The so-called verbunkos, a very important East European style. It reached one of its peak periods by the end of the 18th century. On our program we play a series from the collection of Imre Zgurits (#19). We present one such tune that has persisted several epochs. It is from the repertory of Pál Tendl, a dulcimer (cimbalom) player of Sopron, Western Hungary, from the collection of László Lajtha (#21). The verbunkos of course took root not only in instrumental music but in the song poetry as well. An example for this is the drinking song from Szántód (Szántód toast) by Ádám Pálóczi Horváth who lived on the banks of Lake Balaton. We added another verse by an anonymus author to the original song (#22). Pálóczi Horváth, this highly educated poet from Western Hungary left for us the richest collection of melodies of his time. Ének a pincéhez (The Song to the Wine Cellar, #20) is also from this period. Its tune originally used to be sung on burial parodies at folk weddings.

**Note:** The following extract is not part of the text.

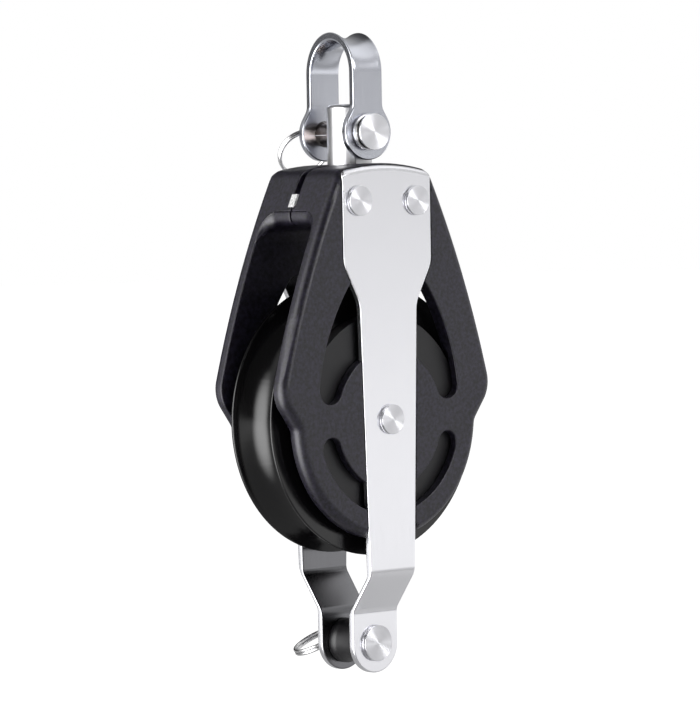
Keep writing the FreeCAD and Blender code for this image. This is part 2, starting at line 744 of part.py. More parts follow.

As might be clear from all of the above, ancient East European music cannot be imagined without the knowledge of folk music traditions. Our ensemble has long committed itself to ancient music that is organically developing according to its own, inner laws, but is not strictly historic and keeps changing all the time depending on who presents it. The preservation of traditions is being undertaken not only by musicologists, but also by musicians who feel like experimenting.